В тот день Джи-Би-Эс выглядел таким же жизнерадостным, как обычно. Тотчас по приезде к О'Коннел он занялся с Джоном Уордропом каким-то вопросом авторского права. Внезапно он спросил:
— Вы или вы, Элеонора, — не замечаете за мной сегодня ничего нового?
— Новые ботинки? — попытался угадать Уордроп.
— Нет, что вы, им уж, слава богу, лет десять. И на мне вообще нет ничего новее… Я спросил, не заметили ли вы во мне какой-нибудь перемены, потому что сегодня ночью, в половине третьего, я овдовел.

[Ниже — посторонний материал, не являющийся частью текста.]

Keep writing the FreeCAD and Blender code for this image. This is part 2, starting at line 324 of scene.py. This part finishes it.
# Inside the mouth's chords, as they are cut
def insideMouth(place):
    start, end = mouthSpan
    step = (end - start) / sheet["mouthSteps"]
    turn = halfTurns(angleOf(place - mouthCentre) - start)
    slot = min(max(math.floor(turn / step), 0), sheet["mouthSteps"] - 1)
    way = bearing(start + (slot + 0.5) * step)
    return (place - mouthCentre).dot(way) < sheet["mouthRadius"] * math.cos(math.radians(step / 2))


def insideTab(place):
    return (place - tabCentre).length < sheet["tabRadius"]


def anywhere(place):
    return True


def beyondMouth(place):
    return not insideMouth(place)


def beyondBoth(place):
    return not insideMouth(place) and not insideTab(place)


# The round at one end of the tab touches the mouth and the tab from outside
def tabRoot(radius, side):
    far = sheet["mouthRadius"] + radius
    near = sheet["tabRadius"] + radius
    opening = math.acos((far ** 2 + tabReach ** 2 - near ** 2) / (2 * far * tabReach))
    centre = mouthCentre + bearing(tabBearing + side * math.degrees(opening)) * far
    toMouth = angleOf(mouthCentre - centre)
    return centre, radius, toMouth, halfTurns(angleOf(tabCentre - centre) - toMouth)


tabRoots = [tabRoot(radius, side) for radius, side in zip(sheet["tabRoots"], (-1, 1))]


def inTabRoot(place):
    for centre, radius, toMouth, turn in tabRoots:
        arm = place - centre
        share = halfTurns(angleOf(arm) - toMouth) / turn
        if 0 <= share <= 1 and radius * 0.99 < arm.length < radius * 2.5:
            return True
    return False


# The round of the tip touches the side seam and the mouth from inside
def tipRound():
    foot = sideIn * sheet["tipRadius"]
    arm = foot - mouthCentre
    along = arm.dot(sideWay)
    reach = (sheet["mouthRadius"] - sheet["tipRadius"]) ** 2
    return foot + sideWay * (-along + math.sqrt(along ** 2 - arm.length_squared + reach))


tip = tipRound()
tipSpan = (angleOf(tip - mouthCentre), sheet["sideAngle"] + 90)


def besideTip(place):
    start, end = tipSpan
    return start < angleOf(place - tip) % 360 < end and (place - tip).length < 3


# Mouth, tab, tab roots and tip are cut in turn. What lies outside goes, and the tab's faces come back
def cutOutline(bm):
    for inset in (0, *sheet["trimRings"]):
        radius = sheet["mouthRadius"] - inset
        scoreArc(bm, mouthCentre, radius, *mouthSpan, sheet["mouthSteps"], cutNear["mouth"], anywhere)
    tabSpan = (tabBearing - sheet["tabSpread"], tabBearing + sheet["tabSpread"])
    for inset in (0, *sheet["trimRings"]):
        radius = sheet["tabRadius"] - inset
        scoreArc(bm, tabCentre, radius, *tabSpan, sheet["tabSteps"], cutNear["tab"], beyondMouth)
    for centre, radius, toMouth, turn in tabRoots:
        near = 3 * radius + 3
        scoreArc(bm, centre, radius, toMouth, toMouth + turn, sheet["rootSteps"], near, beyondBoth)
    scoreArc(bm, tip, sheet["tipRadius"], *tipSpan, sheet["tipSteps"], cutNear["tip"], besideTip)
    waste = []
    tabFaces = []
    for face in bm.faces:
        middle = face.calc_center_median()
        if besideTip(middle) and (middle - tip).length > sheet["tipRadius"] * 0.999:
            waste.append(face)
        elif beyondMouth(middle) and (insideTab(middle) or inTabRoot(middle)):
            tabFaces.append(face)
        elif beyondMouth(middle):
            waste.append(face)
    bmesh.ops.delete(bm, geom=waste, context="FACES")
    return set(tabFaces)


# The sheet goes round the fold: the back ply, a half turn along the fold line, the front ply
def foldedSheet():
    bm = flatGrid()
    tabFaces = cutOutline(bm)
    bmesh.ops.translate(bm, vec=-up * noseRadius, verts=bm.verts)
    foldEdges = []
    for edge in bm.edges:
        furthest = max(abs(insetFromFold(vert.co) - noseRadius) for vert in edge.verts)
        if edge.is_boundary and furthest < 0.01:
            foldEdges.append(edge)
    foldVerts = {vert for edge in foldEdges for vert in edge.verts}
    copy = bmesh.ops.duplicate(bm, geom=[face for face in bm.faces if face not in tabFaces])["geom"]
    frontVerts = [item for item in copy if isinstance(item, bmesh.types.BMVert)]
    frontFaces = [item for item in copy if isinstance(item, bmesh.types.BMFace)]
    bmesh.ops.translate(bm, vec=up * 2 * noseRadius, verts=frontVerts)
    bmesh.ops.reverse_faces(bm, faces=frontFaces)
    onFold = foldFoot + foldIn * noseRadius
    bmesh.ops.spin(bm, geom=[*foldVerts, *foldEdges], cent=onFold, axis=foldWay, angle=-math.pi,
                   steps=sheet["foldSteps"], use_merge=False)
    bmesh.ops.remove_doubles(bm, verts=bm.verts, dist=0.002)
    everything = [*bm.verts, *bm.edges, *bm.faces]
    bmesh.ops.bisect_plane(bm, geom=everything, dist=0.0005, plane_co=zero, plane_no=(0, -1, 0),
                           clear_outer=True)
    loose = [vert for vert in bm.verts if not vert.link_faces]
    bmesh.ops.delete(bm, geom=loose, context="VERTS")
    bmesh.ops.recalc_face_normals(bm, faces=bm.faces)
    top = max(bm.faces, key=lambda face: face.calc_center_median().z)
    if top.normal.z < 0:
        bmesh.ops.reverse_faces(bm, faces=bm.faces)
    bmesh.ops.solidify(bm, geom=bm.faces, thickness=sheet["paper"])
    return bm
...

Взволнованные собеседники молчали. Он продолжал: «В пятницу я заметил в Шарлотте перемену. Казалось, тревоги оставили ее. Морщины на лбу разгладились. Боль утихла. После ужина, как обычно, я проводил ее в гостиную. И тут она меня огорошила: «Где ты пропадаешь? Я тебя уже два дня не вижу». Я ответил, что ходил рядом, как привязанный, и она улыбнулась — точь-в-точь, как улыбалась в молодости. Я взглянул на нее и увидел ее такой, какой я ее узнал впервые. И я сказал ей, что к ней вернулась красота, а болезнь уходит. Мы поговорили еще немного. Я очень плохо ее слышал: она говорила бессвязно и понять ее можно было только изредка. Потом она сказала, что ей пора наверх и попросила проводить ее. Я понял: ей кажется, будто мы в Эйоте. В нашей квартире некуда было идти наверх, но я промолчал, и мы направились в ее спальню.

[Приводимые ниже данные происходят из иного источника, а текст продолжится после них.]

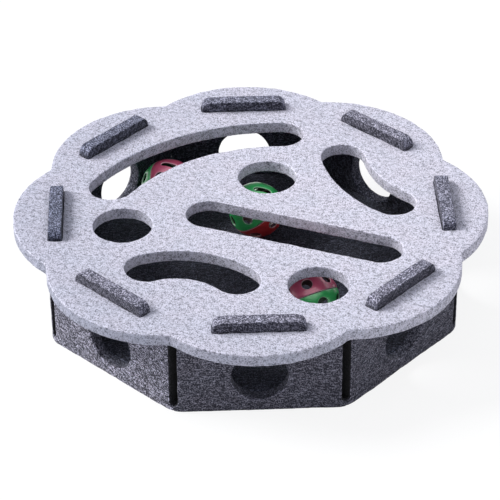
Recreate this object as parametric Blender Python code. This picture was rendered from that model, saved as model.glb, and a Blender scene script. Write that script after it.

Я ушел от нее чуть раньше обычного, но она как-то не обратила на это внимания. Вчера рано утром меня подняла горничная: Шарлотта лежит на полу у себя в спальне, лоб у нее в крови. Мы подняли ее и уложили в постель. На полу она, по-моему, пролежала недолго, да и царапина была — пустяк. Я тут же распорядился, чтобы к ночи была сиделка. Весь вчерашний день Шарлотта была покойна и ни на что не жаловалась, но болезнь свернула ее в клюку, и сдавленным легким было трудно дышать. Впрочем, она мучилась этим уже много месяцев. Меня снова поразила ее возвратившаяся красота. Такой я ее еще не видел. Радостная, непринужденная улыбка освещала лицо — я сказал ей, что она помолодела. Потом я еще долго говорил что-то, и она как будто совсем успокоилась. Мне кажется, она не знала о приближении конца. Нет, ей думалось, что она выздоравливает — оттого ей было так хорошо. Сегодня в восемь сиделка разбудила меня со словами: «Ваша жена скончалась в половине третьего». Я пошел к ней. У нее было очень молодое лицо. У нас есть ее портрет, он написан, когда ей было года двадцать два, задолго до нашего знакомства. Нас всегда спрашивают, чей это портрет. Никто не верит, что это Шарлотта. А сейчас она опять такая, совсем такая. Меня передернуло. Подобной красоты я просто никогда не видел. Я еще раз зашел к ней, потом еще раз, и еще. Я говорил с ней. Мне даже показалось, будто ее веки дрогнули, когда я что-то ей сказал. Она была до того живая, что я сходил за лупой от микроскопа и поднес лупу к ее губам. Поверить в ее смерть я не мог».